Los neoyorquinos, por lo visto, son los que más azoteas tienen dedicadas a las colmenas protegidas de abejas. Y les costó lo suyo convencer al alcalde para que no prohibiera esas prácticas, con tal de que se guarden las lógicas precauciones a favor de la salud pública. Los amigos de las abejas neoyorquinos son muy activos y mantienen una red social donde abunda la información contrastada.

Pero también en París, en San Francisco, en Melbourne y en Londres hay una creciente actividad apicultora. En la capital inglesa, hasta se ofrecen guías a los turistas para que visiten las colmenas. En España, sólo hay tímidos intentos en Barcelona y Madrid sin que pasen de ensayos marginales.
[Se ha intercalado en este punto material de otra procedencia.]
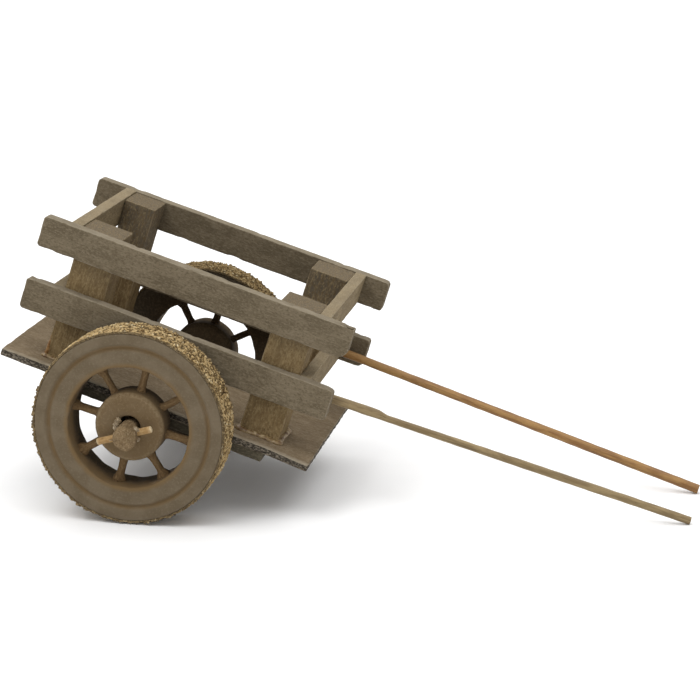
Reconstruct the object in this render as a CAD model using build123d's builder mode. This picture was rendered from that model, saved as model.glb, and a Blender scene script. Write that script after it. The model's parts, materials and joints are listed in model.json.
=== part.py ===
from build123d import *
import os
from math import asin, atan2, cos, degrees, hypot, radians, sin, sqrt

# Miniature two-wheeled handcart, at rest: it stands on its two wheels and on the tips of its
# two shafts, so its bed slopes down towards the shafts.
# Millimetres. +X points to the shaft tips, +Y to the cart's left, +Z up. The origin is on the
# ground, in the middle of the overall length and on the centre plane.
# Sizes along the body are given in the cart's own frame: x along the bed and z square to it,
# both from the wheel axis.

# ---- Driving dimensions ----

# Boards of the box
rail_inner = 29.24          # centre plane to the inner face of a side rail
rail_thickness = 3.86
rail_height = 10.0
rail_gap = 10.8             # between the lower and the upper rail
lower_rail_lift = 13.5      # bed top to the lower rail
cross_rail_thickness = 3.6
board_round = 0.35          # worn edges of every board

# Bed
bed_lift = 2.5              # wheel axis to the underside of the bed
bed_thickness = 2.3
right_ledge = 3.5           # bed beyond the outer face of the right rails; on the left it is flush
bed_corner_round = 1.2
bed_round = 0.5

# Posts, and where they stand along the bed
post_width = 13.0           # across the cart
post_length = 13.0          # along the cart
short_post_length = 10.7    # the rear left post
post_round = 0.5
post_drop = 0.45            # top of the upper rail to the top of a post
front_post_face = 42.5      # wheel axis to the front face of the front posts
rear_post_face = 36.0       # wheel axis to the rear face of the rear posts
rail_front_overhang = 11.9  # side rails beyond the front posts
rail_rear_overhang = 11.4   # side rails beyond the rear posts
long_rail_extra = 2.0       # the upper left rail reaches this much further back
bed_front_overhang = 12.0
bed_rear_overhang = 12.0
bead_width = 1.5            # dried glue around the foot of a post
bead_height = 1.5

# Runners under the bed
runner_width = 12.0
runner_thickness = 3.0
runner_inset = 0.6          # edge of the bed to the runner
front_runner_end = 40.0     # wheel axis to the front end of the front runners
rear_runner_end = 30.0

# Axle
arm_radius = 3.2
beam_width = 8.0
beam_cover = 0.5            # wood of the beam under the round arms
beam_shoulder = 0.4         # beam beyond the right edge of the bed, where the arms begin
axle_overhang = 5.55        # axle beyond the outer face of a wheel
axle_chamfer = 0.35

# Wheels
wheel_clearance = 1.5       # right edge of the bed to the right wheel
left_wheel_slide = 1.1      # the left wheel has slid this far inwards on its arm
ring_width = 12.3
ring_radius = 29.6
ring_opening_radius = 19.05
ring_groove_radius = 25.4
ring_groove_width = 1.2
ring_groove_depth = 0.8
ring_step = 0.35            # inner band of the ring's face, below its outer band
ring_chamfer = 0.5
tread_thickness = 1.2
tread_round = 0.4
hub_radius = 10.9
hub_width = 9.8
hub_chamfer = 1.2
bore_clearance = 0.5        # radius of the bore over that of the arm
bore_play = 0.08            # the arm rests this far above the bottom of the bore
spoke_count = 8
spoke_radius = 1.2
spoke_socket = 1.6
glue_gap = 0.03             # round pieces glued into their holes
spoke_turn = {"right": -14.7, "left": -19.5}  # first spoke above level, in degrees

# Linchpins
pin_radius = 1.05
pin_length = 18.0
pin_point = 0.6             # blunt point at each end
pin_gap = 1.6               # hub face to the pin
pin_drop = 1.15             # axis of the arm to the axis of the pin
pin_slide = 0.9             # middle of the arm to the middle of the pin, along the pin
pin_turn = {"right": 16.5, "left": 28.0}

# Shafts
shaft_root_y = 27.0
shaft_reach = 127.7         # front face of the front posts to the tip of the right shaft
shaft_root_gap = 0.3        # root of a shaft to the front post behind it
right_root_radius = 1.39
right_neck_radius = 1.0
right_tip_radius = 1.2
right_root_length = 26.0    # thick end, then a sliver is split off its upper side
right_neck_slope = 3.0
right_taper_length = 45.0
left_root_radius = 1.40
left_tip_radius = 1.47
left_root_length = 60.0
left_taper_length = 20.0
left_shaft_extra = 1.3
shaft_tip_y = {"right": -14.0, "left": 16.4}
right_root_lift = 4.9       # underside of the lower rails to the axis of the right shaft
left_root_lift = 3.8

# ---- Heights and reaches that follow from them ----

tread_radius = ring_radius + tread_thickness
bore_radius = arm_radius + bore_clearance
arm_drop = bore_clearance - bore_play
bed_bottom = bed_lift
bed_top = bed_bottom + bed_thickness
lower_rail_bottom = bed_top + lower_rail_lift
upper_rail_bottom = lower_rail_bottom + rail_height + rail_gap
post_top = upper_rail_bottom + rail_height - post_drop
beam_bottom = -arm_radius - arm_drop - beam_cover

rail_outer = rail_inner + rail_thickness
bed_right = rail_outer + right_ledge
bed_left = rail_outer
beam_reach = bed_right + beam_shoulder
right_wheel_mid = bed_right + wheel_clearance + ring_width / 2
wheel_mid = {"right": right_wheel_mid, "left": right_wheel_mid - left_wheel_slide}
axle_end = right_wheel_mid + ring_width / 2 + axle_overhang
pin_station = right_wheel_mid + hub_width / 2 + pin_gap + pin_radius

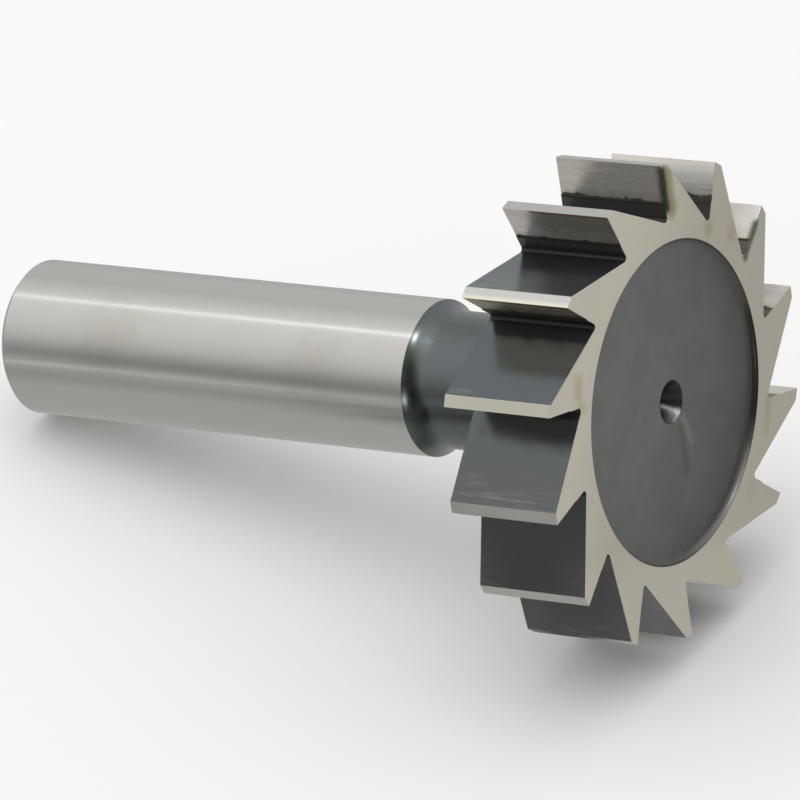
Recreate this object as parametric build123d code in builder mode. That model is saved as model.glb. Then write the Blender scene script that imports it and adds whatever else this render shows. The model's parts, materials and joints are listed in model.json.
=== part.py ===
from build123d import *
from math import acos, atan2, cos, degrees, hypot, radians, sin, tan
import os

# A cutter for woodruff key seats: one piece of high-speed steel, turned, then milled with
# fourteen straight teeth and blackened. Its shank, both sides of its head, the top of each tooth
# and the outer part of each tooth's cutting face are ground bright.
# Sizes are in millimetres and angles in degrees.
#
# The cutter lies on the bench as it comes to rest, on two neighbouring teeth and on the rim of
# its shank's end, so its axis slopes up towards the head. +Z is up, +X points the way the front
# face looks, and the origin is on the bench under the middle of the whole tool.

# Overall sizes: a 1 1/2 in cutter for a 3/8 in key, with the usual allowance for sharpening and
# a length a little over the nominal 2 3/8 in
overall_length = 60.7
cutter_diameter = 38.5
face_width = 9.525

# Shank and neck
shank_diameter = 12.7
neck_diameter = 11.1
shank_start = 21.6              # from the front plane to where the ground shank begins
shoulder_radius = 3.0           # hollow curve from the neck up to the shank
head_fillet = 1.5               # hollow curve from the neck out to the back of the head
end_chamfer = 0.5

# Teeth: straight, with positive rake, so the cutting face leans forward at its tip
teeth = 14
rake_angle = 7.0
rake_depth = 4.85               # from the cutting tip down to the corner of the gullet
ground_depth = 3.1              # the outer part of the cutting face, which the wheel reaches
grinding_step = 0.06            # what the wheel took off, so the root stands proud by this
grinding_run = 0.12             # length over which the wheel's edge fades out
gullet_radius = 0.3
land_width = 1.0
relief_angle = 5.5

# Sides of the head: both are ground slightly hollow, and the front has a shallow recess
side_relief_angle = 0.3
recess_diameter = 25.9
recess_depth = 0.5
recess_draft_angle = 20.0
recess_corner_radius = 0.6
blank_allowance = 1.0           # the turned blank stands this far outside the finished teeth

# Centre holes, one in each end, made with the same centre drill
centre_mouth_diameter = 3.5
centre_angle = 60.0
pilot_diameter = 1.6
pilot_length = 1.6
pilot_tip_angle = 118.0

# Radii that follow
tip_radius = cutter_diameter / 2
shank_radius = shank_diameter / 2
neck_radius = neck_diameter / 2
recess_radius = recess_diameter / 2
blank_radius = tip_radius + blank_allowance

# One tooth in its own flat frame: its cutting tip lies on the x axis, its body below that axis,
# and the gullet in front of it above
tip = Vector(tip_radius, 0)
down_the_face = Vector(-cos(radians(rake_angle)), -sin(radians(rake_angle)))
into_the_gullet = Vector(-sin(radians(rake_angle)), cos(radians(rake_angle)))
along_the_land = Vector(-sin(radians(relief_angle)), -cos(radians(relief_angle)))
heel = tip + along_the_land * land_width
ground_edge = tip + down_the_face * ground_depth
black_edge = ground_edge + down_the_face * grinding_run + into_the_gullet * grinding_step
gullet_corner = tip + down_the_face * rake_depth + into_the_gullet * grinding_step

# How it lies: the bench touches the heel of one tooth and the tip of the next, so the line
# between those two is level, and the axis tilts until the rim of the shank's end touches too
tooth_step = 360 / teeth
heel_radius = hypot(heel.X, heel.Y)
heel_angle = degrees(atan2(-heel.Y, heel.X))
gullet_angle = tooth_step - heel_angle
seat_slope = tip_radius / heel_radius - cos(radians(gullet_angle))
seat_angle = degrees(atan2(seat_slope, sin(radians(gullet_angle))))
seat_radius = tip_radius * cos(radians(seat_angle))
first_tooth_angle = 180 - seat_angle
tilt = atan2(seat_radius - shank_radius, overall_length - end_chamfer - face_width)
front_x = (overall_length * cos(tilt) + (shank_radius - end_chamfer - seat_radius) * sin(tilt)) / 2
front_z = face_width * sin(tilt) + seat_radius * cos(tilt)

# The front plane lies on the rim of the head: its z axis is the cutter's own axis, pointing out
# of the front, and its x axis points up. The shank's end has a plane that looks the other way.
front = Plane(origin=(front_x, 0, front_z), x_dir=(-sin(tilt), 0, cos(tilt)), z_dir=(cos(tilt), 0, sin(tilt)))
shank_end = Plane(origin=front.offset(-overall_length).origin, x_dir=front.x_dir, z_dir=-front.z_dir)


def lengthwise(end):
    """The plane that cuts the tool lengthwise: x is the radius and y the distance out of an end."""
    return Plane(origin=end.origin, x_dir=end.x_dir, z_dir=-end.y_dir)


def side_dip(radius):
    """How deep the hollow-ground side of the head lies at a radius."""
    return (tip_radius - radius) * tan(radians(side_relief_angle))


def tooth_outline():
    """The corners of all the teeth, tooth after tooth, in the front plane."""
    corners = []
    for number in range(teeth):
        turn = first_tooth_angle - number * tooth_step
        for corner in (gullet_corner, black_edge, ground_edge, tip, heel):
            corners.append(corner.rotate(Axis.Z, turn))
    return corners


def centre_hole(mouth_plane):
    """What a centre drill takes out below a plane: a cone, a pilot and the drill's tip."""
    mouth_radius = centre_mouth_diameter / 2
    pilot_radius = pilot_diameter / 2
    cone_end = (mouth_radius - pilot_radius) / tan(radians(centre_angle / 2))
    pilot_end = cone_end + pilot_length
    drill_end = pilot_end + pilot_radius / tan(radians(pilot_tip_angle / 2))
    with BuildPart() as hole:
        with BuildSketch(lengthwise(mouth_plane)):
            with BuildLine():
                Polyline(
                    (0, 0),
                    (mouth_radius, 0),
                    (pilot_radius, -cone_end),
                    (pilot_radius, -pilot_end),
                    (0, -drill_end),
                    close=True,
                )
            make_face()
        revolve(axis=Axis(mouth_plane.origin, mouth_plane.z_dir))
    return hole.part


# Corners of the turned blank's section that are rounded or run into a curve
recess_corner = (recess_radius - recess_depth * tan(radians(recess_draft_angle)), -recess_depth)
head_corner = (neck_radius, -face_width + side_dip(neck_radius))
shoulder_angle = degrees(acos(1 - (shank_radius - neck_radius) / shoulder_radius))
shoulder_length = shoulder_radius * sin(radians(shoulder_angle))

with BuildPart() as keyseat_cutter:
    # The turned blank, from the floor of the front recess round to the end of the shank
    with BuildSketch(lengthwise(front)) as blank_section:
        with BuildLine():
            head_and_neck = Polyline(
                (0, -recess_depth),
                recess_corner,
                (recess_radius, -side_dip(recess_radius)),
                (blank_radius, -side_dip(blank_radius)),
                (blank_radius, -face_width + side_dip(blank_radius)),
                head_corner,
                (neck_radius, -shank_start + shoulder_length),
            )
            shoulder = JernArc(head_and_neck @ 1, (0, -1), shoulder_radius, shoulder_angle)
            Polyline(
                shoulder @ 1,
                (shank_radius, -overall_length + end_chamfer),
                (shank_radius - end_chamfer, -overall_length),
                (0, -overall_length),
                (0, -recess_depth),
            )
        make_face()
        fillet(blank_section.vertices().sort_by_distance(recess_corner)[0], recess_corner_radius)
        fillet(blank_section.vertices().sort_by_distance(head_corner)[0], head_fillet)
    revolve(axis=Axis(front.origin, front.z_dir))

    # The teeth: whatever lies outside their outline is milled away. The neck and the shank are
    # slimmer than the circle that the gullets reach down to, so they stay whole.
    with BuildSketch(front.offset(blank_allowance)) as teeth_section:
        with BuildLine():
            Polyline(tooth_outline(), close=True)
        make_face()
        outline_corners = teeth_section.vertices().sort_by(lambda corner: hypot(corner.X, corner.Y))
        fillet(outline_corners[:teeth], gullet_radius)
    extrude(amount=-(overall_length + 2 * blank_allowance), mode=Mode.INTERSECT)

    # The centre holes: one from the floor of the recess, one from the end of the shank
    add(centre_hole(front.offset(-recess_depth)), mode=Mode.SUBTRACT)
    add(centre_hole(shank_end), mode=Mode.SUBTRACT)

keyseat_cutter.part.label = "keyseat_cutter"

os.makedirs("parts", exist_ok=True)
export_step(keyseat_cutter.part, "parts/keyseat_cutter.step")

print("lying box", keyseat_cutter.part.bounding_box().size, "tilt", round(degrees(tilt), 3))
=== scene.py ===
# %% [markdown]
# # A cutter for woodruff key seats
#
# The real tool is one piece of high-speed steel. It was turned, milled with fourteen straight
# teeth and blackened, and then a grinding wheel made some of it bright again: the shank, both
# sides of the head, the top of each tooth and the outer part of each cutting face.
#
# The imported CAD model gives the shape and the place. Blender adds what a drawing leaves out:
# corners with a little roundness, the grain that each wheel and cutter leaves, the depth of the
# black oxide, and light that shows them. Everything is in metres in the CAD model's own frame.

import json
from math import acos, atan2, cos, degrees, hypot, pi, radians, sin, sqrt, tan

import bmesh
import bpy
from mathutils import Matrix, Vector


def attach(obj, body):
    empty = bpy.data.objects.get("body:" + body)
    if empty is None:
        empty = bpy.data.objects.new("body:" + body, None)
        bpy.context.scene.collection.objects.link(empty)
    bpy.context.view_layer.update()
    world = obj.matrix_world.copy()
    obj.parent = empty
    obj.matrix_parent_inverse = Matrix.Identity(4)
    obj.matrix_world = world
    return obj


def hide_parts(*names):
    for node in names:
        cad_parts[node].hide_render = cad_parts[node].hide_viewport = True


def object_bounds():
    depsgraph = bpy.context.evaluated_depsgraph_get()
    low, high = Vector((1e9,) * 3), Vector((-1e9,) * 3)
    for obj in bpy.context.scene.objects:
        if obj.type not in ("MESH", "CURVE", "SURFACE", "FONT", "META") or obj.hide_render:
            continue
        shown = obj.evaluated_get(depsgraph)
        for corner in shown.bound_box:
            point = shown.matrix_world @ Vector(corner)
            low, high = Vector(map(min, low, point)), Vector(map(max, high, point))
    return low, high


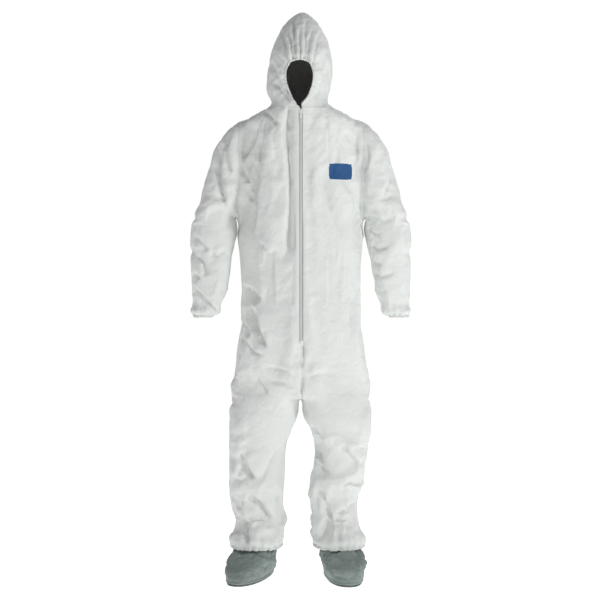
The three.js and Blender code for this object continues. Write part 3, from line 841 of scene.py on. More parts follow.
def gather_push(co):
    """Gathers at the cuffs, the hems and the face opening, which fade away from the elastic."""
    x, y, z = co.T
    push = np.zeros(len(co))
    for s in SIDES:
        for node, edge_z, count, height, reach in (
            (f"wrist_elastic_{s}", CUFF_Z, 15, 0.0030, 0.030),
            (f"hem_section_{s}", HEM_Z, 21, 0.0030, 0.035),
        ):
            low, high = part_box(node)
            middle = (low + high) / 2
            near = np.hypot(x - middle.x, y - middle.y) < 0.13
            angle = np.arctan2(y - middle.y, x - middle.x)
            waves = ripple(angle + SIGN[s], count)
            push += near * height * np.exp(-np.abs(z - edge_z) / reach) * waves
    middle = face_middle()
    angle = np.arctan2(z - middle.z, x - middle.x)
    radius = np.array([face_radius(a) for a in angle])
    away = np.hypot(x - middle.x, z - middle.z) - radius
    front = (y < AXIS_Y) & (z > NECK_Z)
    push += front * 0.0022 * np.exp(-np.abs(away) / 0.022) * ripple(angle, 23)
    return push


def blouse_push(co):
    """The cloth hangs out over the elastic at the cuffs and the hems."""
    z = co[:, 2]
    arm = arm_mask(co)
    push = np.where(arm, 0.011 * np.exp(-(((z - CUFF_Z - 0.018) / 0.013) ** 2)), 0)
    return push + np.where(arm, 0, 0.007 * np.exp(-(((z - HEM_Z - 0.020) / 0.018) ** 2)))


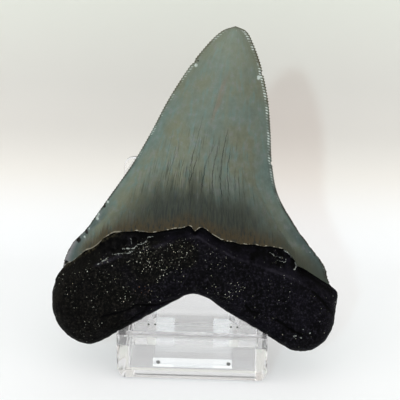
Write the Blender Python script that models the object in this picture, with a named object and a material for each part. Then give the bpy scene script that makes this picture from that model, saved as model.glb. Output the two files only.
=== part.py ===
"""A fossil megalodon tooth leaning upright on a small clear acrylic stand.

Everything is in metres, +Z up, with the origin in the middle of the stand's underside. The tooth
faces -Y with its tongue side, and leans back towards +Y. The pieces are:
  tooth             one solid: crown with a serrated cutting edge, enamel ledge, root with two lobes
  stand_base        open tray with a raised bar that backs the plate
  stand_back_plate  upright plate that the tooth's back leans on
  stand_rest        bent strip with two tines, whose ribs carry the arch of the root
"""
import math

import bmesh
import bpy
import numpy as np
from mathutils import Vector, noise

MM = 0.001

# ---------------------------------------------------------------------------------------------
# Tooth: its outline on its own plane, in millimetres. The first number runs to the right from the
# stand's middle, the second up the slant from the level of the lobes' undersides.
TIP = (11.7, 102.8)
LEFT_SHOULDER = (-42.0, 24.3)
RIGHT_SHOULDER = (43.1, 21.5)
LEFT_LOBE_FOOT = (-33.8, 0.3)
RIGHT_LOBE_FOOT = (34.4, -0.3)
LEFT_CUTTING_EDGE = (
    TIP, (7.3, 101.1), (2.9, 96.9), (-2.7, 89.6), (-9.0, 79.4), (-14.2, 69.2), (-20.0, 58.9),
    (-27.1, 48.5), (-34.3, 38.0), (-39.0, 32.8), (-41.5, 27.4), LEFT_SHOULDER)
RIGHT_CUTTING_EDGE = (
    TIP, (15.3, 101.1), (17.5, 97.2), (20.1, 90.0), (22.3, 80.1), (23.3, 70.1), (24.0, 59.9),
    (26.2, 49.8), (32.2, 39.6), (37.0, 33.2), (41.3, 27.3), RIGHT_SHOULDER)
LEFT_LOBE_SIDE = (
    LEFT_SHOULDER, (-43.9, 22.0), (-45.2, 16.7), (-45.1, 11.4), (-43.2, 6.3), (-40.3, 3.1),
    (-36.9, 1.0), LEFT_LOBE_FOOT)
RIGHT_LOBE_SIDE = (
    RIGHT_SHOULDER, (45.4, 18.8), (45.2, 13.9), (44.5, 8.6), (42.4, 3.9), (39.4, 1.2),
    (37.0, 0.1), RIGHT_LOBE_FOOT)
ROOT_ARCH = (
    LEFT_LOBE_FOOT, (-30.6, 0.9), (-26.2, 3.4), (-15.9, 9.8), (-5.7, 16.0), (-0.6, 18.5),
    (4.5, 17.3), (9.6, 13.5), (20.0, 7.1), (28.2, 1.9), (31.4, 0.2), RIGHT_LOBE_FOOT)
ENAMEL_LINE = (
    LEFT_SHOULDER, (-34.4, 30.6), (-28.4, 35.4), (-22.6, 38.4), (-13.6, 39.0), (-8.9, 40.0),
    (-1.7, 41.7), (0.5, 40.2), (3.2, 41.3), (7.6, 38.2), (12.3, 36.8), (19.2, 36.0),
    (28.3, 33.6), (32.0, 28.4), (36.9, 26.0), RIGHT_SHOULDER)
RIDGE_LINE = (
    (-41.5, 23.2), (-36.0, 25.2), (-29.6, 28.3), (-25.4, 30.1), (-22.1, 31.5), (-14.9, 34.0),
    (-8.0, 36.2), (-1.0, 38.2), (1.2, 38.5), (3.0, 37.7), (5.2, 36.3), (9.5, 33.9), (13.7, 31.7),
    (17.0, 30.7), (21.3, 29.2), (24.4, 27.9), (28.5, 26.4), (33.1, 24.0), (36.7, 21.6),
    (42.0, 18.6))
ROOT_CREASES = (
    ((-28.5, 11.3), (-24.1, 12.5), (-19.4, 14.5), (-17.3, 15.8), (-11.5, 15.8), (-8.0, 17.0),
     (-3.0, 17.9)),
    ((16.6, 16.5), (20.8, 13.9), (26.1, 11.8), (30.7, 8.5), (34.4, 6.9)),
    ((37.3, 20.8), (40.4, 17.9), (44.4, 12.6)))

TOOTH_LEAN = math.radians(15.0)
TOOTH_FRONT_OFFSET = -11.5 * MM      # how far the tooth's plane stands before the stand's middle
TOOTH_LIFT = 8.1 * MM                # how high the lobes' undersides hang over the table

# Thickness of the tooth before and behind its plane, in millimetres.
CROWN_FRONT = 9.3
CROWN_BACK = 4.3
CROWN_SWELL = 0.6                    # how quickly the crown thickens below its tip
CROWN_FLANK = 1.1                    # how hollow its flanks are
BOW_GROWTH = 1.6                     # how late the rungs take up the chevron of the enamel line
ENAMEL_STEP = 0.45                   # how far the enamel stands over the root
ENAMEL_FADE = 8.0                    # how quickly it reaches that thickness from the edges
LOBE_FRONT = 7.4
LOBE_BACK = 5.8
TORUS_FRONT = 13.2                   # the root's swelling over the arch, on the tongue side
TORUS_BACK = 7.4
TORUS_HALF_WIDTH = 20.0
ROOT_ROUNDING = 8.0                  # radius of the root's edges
FRONT_BLEND = (0.0, 0.30)            # depths, 0 at the enamel and 1 at the arch, between which
BACK_BLEND = (0.10, 0.45)            # the crown's section turns into the root's on each face
MIDDLE_BLEND = (0.0, 0.5)            # and its rim moves to the middle of the root's thickness
BAND_GROOVE = 0.7                    # the hollow band between the enamel and the ridge
BAND_ENDS = (43.0, 33.0)             # it fades out between these distances from the middle
BAND_LEAST = 0.5                     # its least height
BAND_SKEW = 0.7                      # it is deepest nearer to the enamel
RIDGE_HEIGHT = 0.6
RIDGE_WIDTH = 1.5
CREASE_CUT = 0.8
CREASE_WIDTH = 1.3
LUMP_HEIGHT = 0.7
LUMP_SIZE = 8.0
LUMP_SEED = 3.0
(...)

Medialab Prado, en Madrid, propuso una iniciativa de este tipo en la pasada primavera, a la que el Ayuntamiento parece haber prestado alguna atención aunque sin concretarse aún.

En el Museo de Ciencias Naturales de Barcelona también se han instalado panales para controlar el aire de la ciudad, ya que las abejas son extremadamente sensibles a la contaminación de modo que la información que aporten es decisiva para tomar determinaciones que resuelvan esos problemas, al tiempo que para saber más del comportamiento de las colonias melíferas.

Pero, a lo que voy es a que cuando se presenta un problema tan crucial –hay que tener en cuenta que de las 100 especies de cultivo con que nos alimentamos, más de 70 son polinizadas por abejas-  es la gente, lo que antiguamente se llamaba el pueblo, la que se arremanga y se pone a buscar soluciones. La gente es la gran esperanza del planeta y nosotros casi nos habíamos olvidado.

Así que el llamado Beekeeping global –un fenómeno esencialmente urbano- está en marcha.  A los ecologistas les gustaría más que las abejas vivieran en el campo, que es de donde son ellas. Pero, si el campo está envenenado no es mala solución ofrecerles un ambiente más respirable mientras se combate a los envenenadores del campo. He ahí la paradoja. Y la buena noticia es que si las abejas pueden respirarlo, los humanos urbanos tendrán sus pulmones en mejor estado también.